▶

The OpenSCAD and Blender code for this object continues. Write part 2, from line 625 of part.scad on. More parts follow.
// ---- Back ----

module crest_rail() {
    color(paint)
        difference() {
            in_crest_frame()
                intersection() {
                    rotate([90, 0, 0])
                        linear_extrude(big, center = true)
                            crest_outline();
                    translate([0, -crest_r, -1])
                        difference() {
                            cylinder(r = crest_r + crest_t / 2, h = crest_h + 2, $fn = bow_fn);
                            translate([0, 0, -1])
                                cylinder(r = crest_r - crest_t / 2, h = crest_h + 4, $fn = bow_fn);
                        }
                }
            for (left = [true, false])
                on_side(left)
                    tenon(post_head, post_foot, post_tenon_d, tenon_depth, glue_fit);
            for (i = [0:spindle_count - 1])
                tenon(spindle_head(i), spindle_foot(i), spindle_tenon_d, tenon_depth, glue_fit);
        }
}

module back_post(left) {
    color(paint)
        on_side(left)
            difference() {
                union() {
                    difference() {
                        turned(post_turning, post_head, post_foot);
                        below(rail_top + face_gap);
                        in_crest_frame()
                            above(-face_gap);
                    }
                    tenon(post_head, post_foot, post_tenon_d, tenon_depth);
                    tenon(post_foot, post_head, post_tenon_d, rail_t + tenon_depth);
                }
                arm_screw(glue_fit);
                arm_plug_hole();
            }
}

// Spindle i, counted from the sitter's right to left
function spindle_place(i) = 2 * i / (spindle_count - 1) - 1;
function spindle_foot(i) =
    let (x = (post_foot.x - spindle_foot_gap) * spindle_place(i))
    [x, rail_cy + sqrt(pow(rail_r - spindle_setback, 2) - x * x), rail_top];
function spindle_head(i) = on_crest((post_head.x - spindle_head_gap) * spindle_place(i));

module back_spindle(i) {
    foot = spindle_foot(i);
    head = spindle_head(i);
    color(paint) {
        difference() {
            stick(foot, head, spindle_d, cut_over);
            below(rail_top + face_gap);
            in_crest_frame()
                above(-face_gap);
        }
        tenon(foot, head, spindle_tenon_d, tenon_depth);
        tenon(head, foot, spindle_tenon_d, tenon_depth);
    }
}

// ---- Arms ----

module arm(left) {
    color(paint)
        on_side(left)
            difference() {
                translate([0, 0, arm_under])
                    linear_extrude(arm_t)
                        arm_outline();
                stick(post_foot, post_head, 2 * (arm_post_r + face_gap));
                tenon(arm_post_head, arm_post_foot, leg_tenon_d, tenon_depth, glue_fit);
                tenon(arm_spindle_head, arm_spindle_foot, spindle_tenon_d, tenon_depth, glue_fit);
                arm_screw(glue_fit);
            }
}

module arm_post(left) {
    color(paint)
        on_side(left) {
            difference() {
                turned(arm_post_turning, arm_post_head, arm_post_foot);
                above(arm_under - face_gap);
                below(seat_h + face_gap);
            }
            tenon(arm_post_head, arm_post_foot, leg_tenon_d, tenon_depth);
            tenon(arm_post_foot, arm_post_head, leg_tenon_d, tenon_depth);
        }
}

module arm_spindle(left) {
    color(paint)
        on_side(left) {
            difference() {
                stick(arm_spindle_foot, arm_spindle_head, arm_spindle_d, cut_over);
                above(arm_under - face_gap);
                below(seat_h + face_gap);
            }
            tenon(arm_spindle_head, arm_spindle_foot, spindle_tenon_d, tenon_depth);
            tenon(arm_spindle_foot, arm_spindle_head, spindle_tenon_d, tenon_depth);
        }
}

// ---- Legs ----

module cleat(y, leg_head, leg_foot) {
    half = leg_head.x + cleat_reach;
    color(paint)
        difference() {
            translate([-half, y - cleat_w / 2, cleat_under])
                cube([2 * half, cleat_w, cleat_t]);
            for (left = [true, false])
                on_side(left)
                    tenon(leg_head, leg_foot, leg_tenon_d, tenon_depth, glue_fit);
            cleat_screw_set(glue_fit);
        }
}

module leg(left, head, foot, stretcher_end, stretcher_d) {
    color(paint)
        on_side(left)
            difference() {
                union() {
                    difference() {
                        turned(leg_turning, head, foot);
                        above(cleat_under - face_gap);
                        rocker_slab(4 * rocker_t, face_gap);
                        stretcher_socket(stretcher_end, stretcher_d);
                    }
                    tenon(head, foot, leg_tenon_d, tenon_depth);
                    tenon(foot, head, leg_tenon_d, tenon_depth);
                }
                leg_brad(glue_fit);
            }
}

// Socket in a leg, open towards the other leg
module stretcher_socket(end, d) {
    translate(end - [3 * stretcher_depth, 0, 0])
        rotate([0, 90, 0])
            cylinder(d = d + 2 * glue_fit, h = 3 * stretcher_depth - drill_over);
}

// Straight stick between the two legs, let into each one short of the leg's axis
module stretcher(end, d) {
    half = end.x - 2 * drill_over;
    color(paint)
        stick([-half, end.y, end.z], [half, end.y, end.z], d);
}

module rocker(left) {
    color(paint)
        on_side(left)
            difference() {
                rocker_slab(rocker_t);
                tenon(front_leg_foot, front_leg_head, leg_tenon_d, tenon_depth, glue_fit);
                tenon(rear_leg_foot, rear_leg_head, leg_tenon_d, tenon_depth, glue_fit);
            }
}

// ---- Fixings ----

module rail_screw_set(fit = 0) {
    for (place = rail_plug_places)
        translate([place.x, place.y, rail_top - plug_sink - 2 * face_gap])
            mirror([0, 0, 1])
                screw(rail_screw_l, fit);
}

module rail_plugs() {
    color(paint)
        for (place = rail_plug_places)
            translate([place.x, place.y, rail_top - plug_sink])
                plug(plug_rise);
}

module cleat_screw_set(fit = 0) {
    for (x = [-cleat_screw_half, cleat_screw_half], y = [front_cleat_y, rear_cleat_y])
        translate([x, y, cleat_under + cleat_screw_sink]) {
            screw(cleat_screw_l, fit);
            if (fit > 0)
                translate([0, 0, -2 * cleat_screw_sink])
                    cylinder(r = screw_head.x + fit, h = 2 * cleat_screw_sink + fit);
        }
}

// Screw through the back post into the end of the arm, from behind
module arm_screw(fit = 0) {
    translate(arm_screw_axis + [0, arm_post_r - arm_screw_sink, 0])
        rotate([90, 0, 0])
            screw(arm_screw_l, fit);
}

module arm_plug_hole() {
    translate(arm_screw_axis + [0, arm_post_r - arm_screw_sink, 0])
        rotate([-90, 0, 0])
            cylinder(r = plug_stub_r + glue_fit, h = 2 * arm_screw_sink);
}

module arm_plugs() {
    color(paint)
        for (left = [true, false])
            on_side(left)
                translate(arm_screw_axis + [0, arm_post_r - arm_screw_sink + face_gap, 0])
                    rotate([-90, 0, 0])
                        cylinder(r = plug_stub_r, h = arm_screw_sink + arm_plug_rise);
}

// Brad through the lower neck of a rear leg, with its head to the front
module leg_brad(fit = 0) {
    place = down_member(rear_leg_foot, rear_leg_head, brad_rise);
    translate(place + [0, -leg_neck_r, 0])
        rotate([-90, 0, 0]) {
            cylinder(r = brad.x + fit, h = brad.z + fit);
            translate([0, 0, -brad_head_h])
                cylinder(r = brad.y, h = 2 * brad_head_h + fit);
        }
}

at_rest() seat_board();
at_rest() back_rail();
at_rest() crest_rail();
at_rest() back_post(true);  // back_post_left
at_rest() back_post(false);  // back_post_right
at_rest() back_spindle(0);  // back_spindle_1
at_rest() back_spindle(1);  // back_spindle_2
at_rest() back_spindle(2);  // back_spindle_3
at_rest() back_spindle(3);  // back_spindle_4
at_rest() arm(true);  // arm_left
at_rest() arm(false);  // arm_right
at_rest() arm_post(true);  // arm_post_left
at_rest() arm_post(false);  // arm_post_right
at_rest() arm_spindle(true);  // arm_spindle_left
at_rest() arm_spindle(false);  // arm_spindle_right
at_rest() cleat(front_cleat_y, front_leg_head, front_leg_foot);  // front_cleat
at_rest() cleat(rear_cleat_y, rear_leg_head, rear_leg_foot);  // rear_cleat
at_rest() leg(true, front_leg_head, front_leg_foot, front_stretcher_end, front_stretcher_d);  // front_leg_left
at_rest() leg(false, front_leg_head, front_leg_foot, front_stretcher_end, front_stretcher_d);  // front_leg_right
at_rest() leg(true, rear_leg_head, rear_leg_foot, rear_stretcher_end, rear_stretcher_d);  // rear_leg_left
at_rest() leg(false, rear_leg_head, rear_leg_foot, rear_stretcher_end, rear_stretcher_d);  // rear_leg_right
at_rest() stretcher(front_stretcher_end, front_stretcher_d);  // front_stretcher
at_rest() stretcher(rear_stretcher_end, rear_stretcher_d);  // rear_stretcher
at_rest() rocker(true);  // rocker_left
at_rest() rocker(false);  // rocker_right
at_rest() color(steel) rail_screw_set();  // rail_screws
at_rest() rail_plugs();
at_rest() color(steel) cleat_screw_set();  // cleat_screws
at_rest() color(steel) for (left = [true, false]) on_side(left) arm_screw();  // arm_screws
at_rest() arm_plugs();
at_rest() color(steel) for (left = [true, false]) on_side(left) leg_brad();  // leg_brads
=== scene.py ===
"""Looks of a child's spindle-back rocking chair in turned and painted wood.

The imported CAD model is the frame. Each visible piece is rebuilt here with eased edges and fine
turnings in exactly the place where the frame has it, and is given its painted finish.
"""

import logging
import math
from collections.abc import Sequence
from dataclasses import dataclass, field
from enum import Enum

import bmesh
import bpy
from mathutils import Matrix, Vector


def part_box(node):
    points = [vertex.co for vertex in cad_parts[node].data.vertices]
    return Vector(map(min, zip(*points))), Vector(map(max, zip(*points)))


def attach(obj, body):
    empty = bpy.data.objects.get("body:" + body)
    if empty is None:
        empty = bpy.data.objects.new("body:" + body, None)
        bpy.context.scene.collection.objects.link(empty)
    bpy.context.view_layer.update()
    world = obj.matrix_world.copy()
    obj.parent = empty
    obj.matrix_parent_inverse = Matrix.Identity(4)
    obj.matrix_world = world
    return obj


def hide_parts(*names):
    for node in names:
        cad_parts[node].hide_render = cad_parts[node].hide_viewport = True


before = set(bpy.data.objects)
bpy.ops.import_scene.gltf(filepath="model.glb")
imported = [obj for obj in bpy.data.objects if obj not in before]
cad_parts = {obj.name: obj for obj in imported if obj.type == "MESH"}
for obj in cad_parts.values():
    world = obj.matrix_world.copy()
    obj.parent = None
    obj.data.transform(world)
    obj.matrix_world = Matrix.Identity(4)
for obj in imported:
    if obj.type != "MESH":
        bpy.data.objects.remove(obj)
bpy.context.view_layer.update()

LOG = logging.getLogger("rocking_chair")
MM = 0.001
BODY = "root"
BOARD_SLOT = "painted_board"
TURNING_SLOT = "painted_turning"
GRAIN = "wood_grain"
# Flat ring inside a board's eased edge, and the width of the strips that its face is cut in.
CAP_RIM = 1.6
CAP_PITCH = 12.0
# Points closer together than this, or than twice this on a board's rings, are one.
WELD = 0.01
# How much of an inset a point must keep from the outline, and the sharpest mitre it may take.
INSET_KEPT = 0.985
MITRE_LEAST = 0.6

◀

What you will do> Repeat the span of lines that opens with the line holding "at_rest() rail_plugs();" and closes with the line holding "for node in", exactly as it stands.

Response>
at_rest() rail_plugs();
at_rest() color(steel) cleat_screw_set();  // cleat_screws
at_rest() color(steel) for (left = [true, false]) on_side(left) arm_screw();  // arm_screws
at_rest() arm_plugs();
at_rest() color(steel) for (left = [true, false]) on_side(left) leg_brad();  // leg_brads
=== scene.py ===
"""Looks of a child's spindle-back rocking chair in turned and painted wood.

The imported CAD model is the frame. Each visible piece is rebuilt here with eased edges and fine
turnings in exactly the place where the frame has it, and is given its painted finish.
"""

import logging
import math
from collections.abc import Sequence
from dataclasses import dataclass, field
from enum import Enum

import bmesh
import bpy
from mathutils import Matrix, Vector


def part_box(node):
    points = [vertex.co for vertex in cad_parts[node].data.vertices]
    return Vector(map(min, zip(*points))), Vector(map(max, zip(*points)))


def attach(obj, body):
    empty = bpy.data.objects.get("body:" + body)
    if empty is None:
        empty = bpy.data.objects.new("body:" + body, None)
        bpy.context.scene.collection.objects.link(empty)
    bpy.context.view_layer.update()
    world = obj.matrix_world.copy()
    obj.parent = empty
    obj.matrix_parent_inverse = Matrix.Identity(4)
    obj.matrix_world = world
    return obj


def hide_parts(*names):
    for node in names:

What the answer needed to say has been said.